Due to non-existence of mare advanced services, many third world countries are yet to develop regulations, while in many others regulation is necessary far preservation and expansion of national capacities.

"This unequal situation" between industrial and third world countries would have to be taken into account "during discussions an standstill", the Brazilian paper has added.

Some of the proposals before the GNS from industrialised countries wish to establish a framework on the basis of standstill on new regulations.

Underscoring the asymmetry in the services sector, with third world countries being "compulsive importers" of such services, the Peruvian paper argues that this asymmetry has to be taken into account in any framework in three ways.

Firstly, since third world countries have major imbalances on their payments due to imports of services, there should be specific provisions covering the balance-of-payments situation of third world countries.

Secondly, there should be the concept of "relative reciprocity" to establish a balance between concessions made by third world countries and the benefits they obtain.

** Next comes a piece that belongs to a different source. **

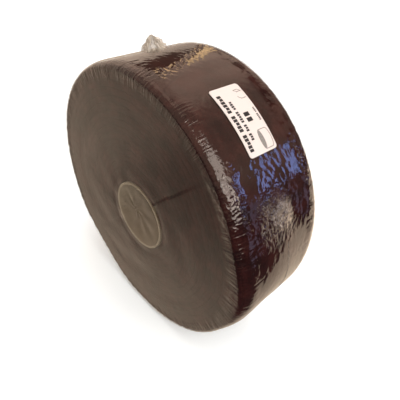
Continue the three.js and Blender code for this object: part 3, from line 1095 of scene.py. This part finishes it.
@dataclass
class StickerPrint:
    """Plain marks on the sticker: ruled blocks in lines, a drum and a box in outline.

    Places are metres along the sticker, the way it is read, and up it, which is towards
    the front face, both from its middle.
    """

    sticker: Sticker
    ink_lift: float = 0.02 * MM
    stroke: float = 0.7 * MM

    def __post_init__(self) -> None:
        """Starts with no strips."""
        self.points: list[np.ndarray] = []
        self.faces: list[np.ndarray] = []

    def strip(self, low: np.ndarray, high: np.ndarray) -> None:
        """A strip between two lines of (along, up) places, facing outwards."""
        lift = self.sticker.lift + self.sticker.thickness + self.ink_lift
        flat = np.stack([low, high])
        points = self.sticker.on_roll(flat[..., 0], -flat[..., 1], lift)
        start = sum(len(part) for part in self.points)
        self.points.append(points.reshape(-1, 3))
        self.faces.append(Surface.faces(2, len(low), False, False).reshape(-1, 4) + start)

    def block(self, along: float, up: float, length: float, height: float) -> None:
        """A filled rectangle from its lower left corner."""
        steps = max(2, int(length / (1.5 * MM)) + 2)
        run = np.linspace(along, along + length, steps)
        low = np.stack([run, 0 * run + up], axis=-1)
        self.strip(low, low + (0.0, height))

    def line(self, path: list[tuple[float, float]] | np.ndarray, width: float) -> None:
        """A stroke of even width along a path, mitred at its corners."""
        path = np.asarray(path, dtype=float)
        run = np.gradient(path, axis=0)
        run /= np.maximum(np.linalg.norm(run, axis=1, keepdims=True), 1e-9)
        side = np.stack([-run[:, 1], run[:, 0]], axis=-1) * width / 2
        self.strip(path - side, path + side)

    def ruled_line(
        self,
        along: float,
        up: float,
        length: float,
        height: float,
        groups: tuple[int, ...],
        weight: float,
    ) -> None:
        """A line of plain upright blocks in groups, as a layout drawing shows writing.

        Args:
            along: where the line starts.
            up: its foot.
            length: its whole length.
            height: the blocks' height.
            groups: how many blocks each group has.
            weight: share of a block's pitch that is inked.
        """
        pitch = length / (sum(groups) + 0.8 * (len(groups) - 1))
        place = along
        for group in groups:
            for number in range(group):
                short = 0.2 * height * ((number * 7 + group) % 3 == 1)
                self.block(place, up, pitch * weight, height - short)
                place += pitch
            place += 0.8 * pitch

    def roll_mark(self, along: float, up: float) -> None:
        """A plain drum on its face: an oval top in full tone over an outlined side."""
        turn = np.linspace(math.pi, 0, 25)
        wide, high, tall = 9.0 * MM, 2.7 * MM, 8.5 * MM
        arc = np.stack([wide * np.cos(turn), high * np.sin(turn)], axis=-1)
        self.strip(arc * (1, -1) + (along, up), arc + (along, up))
        self.line(arc * (1, -1) + (along, up - tall), self.stroke)
        for side in (-wide, wide):
            self.line([(along + side, up), (along + side, up - tall)], self.stroke)

    def box_mark(self, along: float, up: float) -> None:
        """A plain upright box: a front, a lid's edge and a side."""
        wide, high, deep = 8.0 * MM, 5.0 * MM, 2.4 * MM
        corners = [(0, 0), (wide, 0), (wide, high), (0, high), (0, 0)]
        lid = [(0, high), (deep, high + deep), (wide + deep, high + deep), (wide, high)]
        side = [(wide + deep, high + deep), (wide + deep, deep), (wide, 0)]
        for path in (corners, lid, side):
            for first, last in zip(path, path[1:]):
                ends = np.array([first, last]) + (along, up)
                self.line(ends, self.stroke)

    def finish(self, name: str, material: bpy.types.Material) -> None:
        """Makes one piece of the strips so far and starts afresh."""
        mesh = bpy.data.meshes.new(name)
        faces = np.concatenate(self.faces).tolist()
        mesh.from_pydata(np.concatenate(self.points).tolist(), [], faces)
        mesh.shade_smooth()
        mesh.materials.append(material)
        settle_piece(new_object(name, mesh), "label_paper")
        self.__post_init__()

    def build(self, black: bpy.types.Material, grey: bpy.types.Material) -> None:
        """The black lines, then the grey marks."""
        self.ruled_line(-30 * MM, 9.8 * MM, 58 * MM, 4.6 * MM, (5, 5, 6), 0.82)
        self.ruled_line(-21 * MM, 3.6 * MM, 40 * MM, 3.4 * MM, (3, 3, 5, 4), 0.78)
        self.ruled_line(-5 * MM, -6.6 * MM, 11 * MM, 6.4 * MM, (2,), 0.74)
        self.ruled_line(-7 * MM, -15.6 * MM, 14 * MM, 2.2 * MM, (5, 4), 0.7)
        self.finish("sticker_lines", black)
        self.roll_mark(-23.5 * MM, -4.6 * MM)
        self.box_mark(18 * MM, -15.0 * MM)
        self.finish("sticker_marks", grey)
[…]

Third world countries would hence be expected to make concessions and contributions proportionate to their levels of development.

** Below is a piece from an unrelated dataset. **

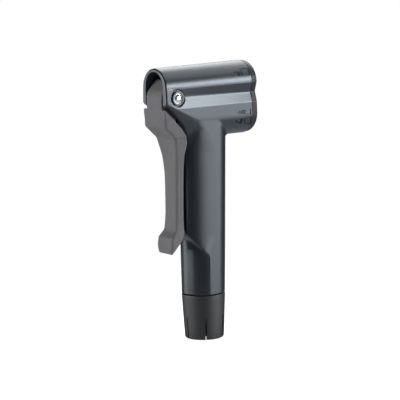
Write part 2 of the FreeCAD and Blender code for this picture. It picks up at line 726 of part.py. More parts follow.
airway_x = manifold_x + MANIFOLD_LENGTH / 2 - SHUTTLE_RADIUS - AIRWAY_OFFSET
shuttle_x = airway_x + AIRWAY_OFFSET + SHUTTLE_OFFSET
manifold_end_x = manifold_x + MANIFOLD_LENGTH
shuttle_bore = SHUTTLE_RADIUS + SLIDING_GAP
port_z = lower_z - BORE_RADIUS + FEED_PORT_DEPTH
plug_top = upper_z + math.sqrt(BORE_RADIUS ** 2 - PLUG_RADIUS ** 2) - SLIDING_GAP
plug_z = plug_top - PLUG_LENGTH
seat_distance = SHUTTLE_LENGTH / 2 + SHUTTLE_TRAVEL + SEATED_GAP


def make_manifold():
    end_x = manifold_end_x
    body = lobed(BORE_RADIUS - SEATED_GAP, CHANNEL_HALF_WIDTH - SEATED_GAP, manifold_x, end_x)
    tools = mirrored(leg_box(manifold_x - 1.0, end_x + 1.0, 2 * SLIDING_GAP))
    tools.append(rod_z(FEED_RADIUS + SEATED_GAP, lower_z - BORE_RADIUS - 1.0, port_z))
    tools.append(rod_z(AIRWAY_RADIUS, port_z - 1.0, middle_z, airway_x))
    tools.append(rod_x(AIRWAY_RADIUS, airway_x, shuttle_x, middle_z))
    tools.append(rod_z(shuttle_bore, lower_z, plug_z + 0.5, shuttle_x))
    above_z = upper_z + BORE_RADIUS + 1.0
    tools.append(rod_z(PLUG_RADIUS + SEATED_GAP / 2, plug_z, above_z, shuttle_x))
    seat_radius = SPIGOT_RADIUS + SEATED_GAP / 2
    for z in (lower_z, upper_z):
        tools.append(rod_x(SPIGOT_BORE, shuttle_x, end_x, z))
        tools.append(rod_x(seat_radius, end_x - SPIGOT_PRESS, end_x + 1.0, z))
    for tool in tools:
        body = cut(body, tool)
    return body


def make_spigot(z):
    low_x = manifold_end_x - SPIGOT_PRESS
    tube = rod_x(SPIGOT_RADIUS, low_x, manifold_end_x + SPIGOT_REACH, z)
    return tube.cut(rod_x(SPIGOT_BORE, manifold_x, cap_x, z))


def make_core_depressor():
    """Pin with three fins that centre it in the upper spigot."""
    end_x = manifold_end_x + SPIGOT_REACH
    start_x = end_x - DEPRESSOR_TAIL
    half = DEPRESSOR_FIN / 2
    shape = rod_x(DEPRESSOR_RADIUS, start_x, end_x + DEPRESSOR_REACH, upper_z)
    for turn in (90, 210, 330):
        fin = block((start_x, 0, -half), (end_x - 1.0, SPIGOT_BORE - SEATED_GAP / 2, half))
        fin.rotate(Vector(0, 0, 0), Vector(1, 0, 0), turn)
        fin.translate(Vector(0, 0, upper_z))
        shape = shape.fuse(fin)
    return shape.removeSplitter()


def make_shuttle():
    """Small piston that rests on the lower seat."""
    low = middle_z - SHUTTLE_TRAVEL - SHUTTLE_LENGTH / 2
    high = low + SHUTTLE_LENGTH
    nose = SHUTTLE_NOSE
    radius = SHUTTLE_RADIUS
    pin = turned((0, low), (radius - nose, low), (radius, low + nose), (radius, high - nose),
                 (radius - nose, high), (0, high))
    pin.translate(Vector(shuttle_x, 0, 0))
    return pin


def make_shuttle_seats():
    rings = []
    for low in (middle_z - seat_distance - SEAT_THICKNESS, middle_z + seat_distance):
        ring = rod_z(shuttle_bore - SEATED_GAP / 2, low, low + SEAT_THICKNESS, shuttle_x)
        rings.append(ring.cut(rod_z(SEAT_BORE, low - 1.0, low + SEAT_THICKNESS + 1.0, shuttle_x)))
    return Part.makeCompound(rings)


def make_manifold_plug():
    return rod_z(PLUG_RADIUS, plug_z, plug_z + PLUG_LENGTH, shuttle_x)


# Swivel in the neck

gland_z = seam_z + GLAND_DEPTH
clip_z = gland_z + GLAND_LENGTH + BODY_GAP
socket_z = clip_z + CLIP_THICKNESS + BODY_GAP
journal_top = socket_z + JOURNAL_LENGTH
socket_top = seam_z + NECK_SOCKET_DEPTH
ring_z = [socket_z + RING_DEPTH, socket_z + RING_DEPTH + RING_SPACING]
collar_top = seam_z - SEAM_GAP - BODY_GAP
collar_z = collar_top - STEM_COLLAR_THICKNESS
barb_foot = collar_z - BARB_DEPTH


def make_gland_ring():
    high = gland_z + GLAND_LENGTH
    ring = rod_z(NECK_SOCKET_RADIUS - SEATED_GAP, gland_z, high)
    return ring.cut(rod_z(STEM_RADIUS + 3 * SLIDING_GAP, gland_z - 1.0, high + 1.0))


def make_swivel_socket():
    top = socket_top + SOCKET_SPIGOT_LENGTH
    floor = journal_top + BODY_GAP
    body = fused(rod_z(NECK_SOCKET_RADIUS - SEATED_GAP, socket_z, socket_top - SEATED_GAP),
                 rod_z(SOCKET_SPIGOT_RADIUS, socket_z, top))
    return cut(body, rod_z(STEM_RADIUS + TURNING_GAP, socket_z - 1.0, floor),
               rod_z(FEED_BORE, floor - 1.0, top),
               rod_z(FEED_RADIUS + SEATED_GAP, floor + SOCKET_FLOOR, top + 1.0))


def make_feed_tube():
    low = journal_top + BODY_GAP + SOCKET_FLOOR + SEATED_GAP
    high = port_z - SEATED_GAP
    return rod_z(FEED_RADIUS, low, high).cut(rod_z(FEED_BORE, low - 1.0, high + 1.0))


def make_swivel_stem():
    """Journal with two ring grooves, clip groove, collar and hose barb, bored through."""
    groove = RING_SECTION + SEATED_GAP
    ridge = BARB_RADIUS + BARB_RIDGE
    clip_depth = STEM_RADIUS - CLIP_GROOVE_DEPTH
    ring_depth = STEM_RADIUS - 2 * RING_SECTION
    pitch = BARB_LENGTH / BARB_COUNT
    points = [(STEM_BORE, barb_foot), (BARB_RADIUS, barb_foot)]
    for index in range(BARB_COUNT):
        low = barb_foot + index * pitch
        points += [(ridge, low + pitch * 0.7), (BARB_RADIUS, low + pitch * 0.75),
                   (BARB_RADIUS, low + pitch)]
    points += [(BARB_RADIUS, collar_z), (STEM_COLLAR_RADIUS, collar_z),
               (STEM_COLLAR_RADIUS, collar_top), (STEM_RADIUS, collar_top),
               (STEM_RADIUS, clip_z), (clip_depth, clip_z),
               (clip_depth, clip_z + CLIP_THICKNESS), (STEM_RADIUS, clip_z + CLIP_THICKNESS)]
    for z in ring_z:
        points += [(STEM_RADIUS, z - groove), (ring_depth, z - groove),
                   (ring_depth, z + groove), (STEM_RADIUS, z + groove)]
    points += [(STEM_RADIUS, journal_top - 0.5), (STEM_RADIUS - 0.5, journal_top),
               (STEM_BORE, journal_top)]
    return turned(*points)


def make_stem_rings():
    middle = STEM_RADIUS - RING_SECTION + SEATED_GAP / 2
    rings = [Part.makeTorus(middle, RING_SECTION - SEATED_GAP / 4, Vector(0, 0, z)) for z in ring_z]
    return Part.makeCompound(rings)


def make_stem_clip():
    """Open ring that keeps the stem above the gland."""
    inner = STEM_RADIUS - CLIP_GROOVE_DEPTH + SEATED_GAP
    low = clip_z + SEATED_GAP
    high = clip_z + CLIP_THICKNESS - SEATED_GAP
    half = CLIP_OPENING / 2
    opening = block((0, -half, low - 1.0), (cut_reach, half, high + 1.0))
    return cut(rod_z(CLIP_RADIUS, low, high), rod_z(inner, low - 1.0, high + 1.0), opening)


def make_ferrule():
    """Crimp collar, hung on the barb's shank by its turned-in lip."""
    top = collar_z - SEATED_GAP
    low = top - FERRULE_LENGTH
    shell = rod_z(FERRULE_RADIUS, low, top)
    inside = rod_z(FERRULE_RADIUS - FERRULE_WALL, low - 1.0, top - FERRULE_WALL)
    return cut(shell, inside, rod_z(BARB_RADIUS + SEATED_GAP, low, top + 1.0))


def make_hose_sleeve():
    """Tapered sleeve, held on the stem's collar, with slots that open towards the foot."""
    top = seam_z - SEAM_GAP
    foot = sleeve_foot_radius
    room = FERRULE_RADIUS + 2 * BODY_GAP
    bore = STEM_COLLAR_RADIUS + SEATED_GAP / 2
    step_z = collar_z - SEATED_GAP
    body = turned((HOSE_RADIUS, 0), (foot - SLEEVE_EDGE, 0), (foot, SLEEVE_EDGE),
                  (sleeve_top_radius, top), (bore, top), (bore, step_z), (room, step_z - 1.0),
                  (room, HOSE_SEAT_LENGTH + 1.0), (HOSE_RADIUS, HOSE_SEAT_LENGTH))
    slots = []
    taper = (sleeve_top_radius - foot) / top
    start = foot + SLOT_HEIGHT * taper - SLOT_START_DEPTH
    for index in range(SLOT_COUNT):
        slot = slab(-SLOT_WIDTH / 2, SLOT_WIDTH / 2, (-HOSE_RADIUS + 1.0, -1.0),
                    (-HOSE_RADIUS + 0.5, 0.0), (-start, SLOT_HEIGHT), (-cut_reach, SLOT_HEIGHT),
                    (-cut_reach, -1.0))
        slot.rotate(Vector(0, 0, 0), Vector(0, 0, 1), index * 360 / SLOT_COUNT)
        slots.append(slot)
    return cut(body, *slots)


os.makedirs("parts", exist_ok=True)
save("housing", make_housing())
save("nozzle_cap", make_nozzle_cap())
save("lever", make_lever())
save("lever_pin", make_lever_pin())
save("lever_bushes", make_lever_bushes())
save("pusher", make_pusher())
save("wear_plate", make_wear_plate())
save("seal_plate", make_seal_plate())
save("seal_washers", make_seal_washers())
save("schrader_seal", make_seal(SCHRADER_SEAL_BORE, upper_z))
save("presta_seal", make_seal(PRESTA_SEAL_BORE, lower_z))
save("manifold", make_manifold())
save("schrader_spigot", make_spigot(upper_z))
save("presta_spigot", make_spigot(lower_z))
save("core_depressor", make_core_depressor())
save("shuttle", make_shuttle())
save("shuttle_seats", make_shuttle_seats())
save("manifold_plug", make_manifold_plug())
save("feed_tube", make_feed_tube())
save("swivel_socket", make_swivel_socket())
save("gland_ring", make_gland_ring())
save("swivel_stem", make_swivel_stem())
save("stem_rings", make_stem_rings())
save("stem_clip", make_stem_clip())
save("ferrule", make_ferrule())
save("hose_sleeve", make_hose_sleeve())
print("pusher travel %.3f mm, ratio %.4f mm per radian" % (throw, throw / swing))
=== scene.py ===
"""Dresses the twin-nozzle pump head: smooth moulded shapes, finishes, studio light and camera.

The shapes are worked out in millimetres from the same sizes as the solids and become metres when
their mesh is made. +Z runs up the grip, +X points to the nozzles, the lever lies on the -X side.
"""
import functools
import json
import math

import bmesh
import bpy
import numpy as np
from mathutils import Matrix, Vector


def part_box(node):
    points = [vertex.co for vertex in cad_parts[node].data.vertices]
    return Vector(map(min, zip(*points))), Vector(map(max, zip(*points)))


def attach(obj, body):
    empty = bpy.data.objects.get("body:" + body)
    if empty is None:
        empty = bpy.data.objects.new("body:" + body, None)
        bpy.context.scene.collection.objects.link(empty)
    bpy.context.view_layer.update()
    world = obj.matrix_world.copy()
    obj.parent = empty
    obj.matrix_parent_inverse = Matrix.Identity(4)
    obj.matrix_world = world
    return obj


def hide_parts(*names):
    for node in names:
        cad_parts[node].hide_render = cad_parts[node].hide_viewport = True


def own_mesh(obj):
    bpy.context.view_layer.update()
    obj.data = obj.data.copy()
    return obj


bl_info = {
    "name": "Twin-nozzle pump head",
    "version": (1, 0, 0),
    "blender": (4, 5, 0),
    "location": "View3D > Sidebar > Pump Head",
    "description": "Builds the dressed pieces of a lever-locked pump head around its solids",
    "category": "Add Mesh",
}

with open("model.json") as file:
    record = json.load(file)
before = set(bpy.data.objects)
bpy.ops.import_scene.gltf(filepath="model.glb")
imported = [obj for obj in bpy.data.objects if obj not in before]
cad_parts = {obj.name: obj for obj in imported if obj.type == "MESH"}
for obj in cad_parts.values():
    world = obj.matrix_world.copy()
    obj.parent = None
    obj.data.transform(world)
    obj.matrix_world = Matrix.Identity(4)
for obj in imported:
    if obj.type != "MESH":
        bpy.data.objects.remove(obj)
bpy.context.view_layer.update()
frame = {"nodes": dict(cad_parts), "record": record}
MM = 0.001

# Sizes shared with the solids, in millimetres; _TRUE turns a leaning side's offset to distance
SEAM_Z = 21.0
LOWER_Z = 101.8
UPPER_Z = 115.6
BELLY_Z = 106.8
ARCH_X = -23.8
CAP_X = 23.2
CAP_END_X = 26.9
FLANK = 9.6
FLANK_TRUE = 0.955
LOWER_RADIUS = 9.7
UPPER_BACK_RADIUS = 9.1
UPPER_FRONT_RADIUS = 9.75
GRIP_BACK_X = 0.35
GRIP_BACK_LEAN = 0.0349
FACE_HALF = 4.5
BEVEL_BULGE = 0.8
NECK_RADIUS = 9.85
HOLLOW_RADIUS = 6.2
HOLLOW_TOP_Z = 90.7
SOCKET_RADIUS = 7.0
SOCKET_TOP_Z = 43.0
FEED_RADIUS = 2.55
FEED_TOP_Z = 96.0
PIN_X = -17.3
PIN_Z = 111.5
PIN_HOLE_RADIUS = 2.525
PIN_SEAT_RADIUS = 3.85
PIN_SEAT_HALF = 8.5
BUSH_HOLE_RADIUS = 3.1
CAM_X = -18.401
CAM_Z = 113.073
CAM_RADIUS = 6.2
TONGUE_HALF = 5.9
MOUTH_HALF = 6.6
MOUTH_ROOF_Z = 123.05
MOUTH_FLOOR_Z = 106.52
THROAT_X = -15.7
THROAT_Z = 94.8
CAVITY_X = -9.55
BORE_RADIUS = 7.0
CHANNEL_HALF = 5.6
LEVER_FRONT_X = -24.05
ARM_BACK_X = -11.5
ARM_TRUE = 0.985
SHOULDER_Z = 106.55
TONGUE_SLANT_Z = 113.7
TAB_Z = 40.9
NOZZLES = (("schrader_seal", 3.95, UPPER_Z), ("presta_seal", 3.05, LOWER_Z))
SEAL_GUIDE = 6.8
SEAL_GRIP = 9.0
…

Thirdly, there should be provisions for "fair and equitable access" to new technologies in the sector of international trade in services, and provisions for growth of production and productivity of the services sector in the third world.

The framework should contain exceptions for third world countries, both permanent and temporary, according to Peru.

The permanent exceptions would allow a country to exclude from agreements certain policies or rules vital for its development and national security. The temporary exceptions would be "waiver clauses" focussed on preventing bop disturbances and affording initial protection for nascent services.

Like Brazil, Peru also wants restrictive trade practices of enterprises to be covered by a multilateral framework on trade in services.

In particular there should be concrete provisions to prevent discriminatory practices on prices, monopolistic actions to achieve dominant market position, setting of conditions for granting services, cartel agreements, etc.

There should also be provisions to enable diversification and expansion of trade in services in third world countries through transfer of technology.

Both the Brazilian and Peruvian papers also underscore the importance of including provisions in the framework agreement requiring that they should be applied in a manner consistent with an existing international instrument.

The Peruvian communication lists in this regard a code of conduct on TNCS, code of conduct on transfer of technology, the multilaterally agreed rules on restrictive business practices, and the code of conduct for liner conferences.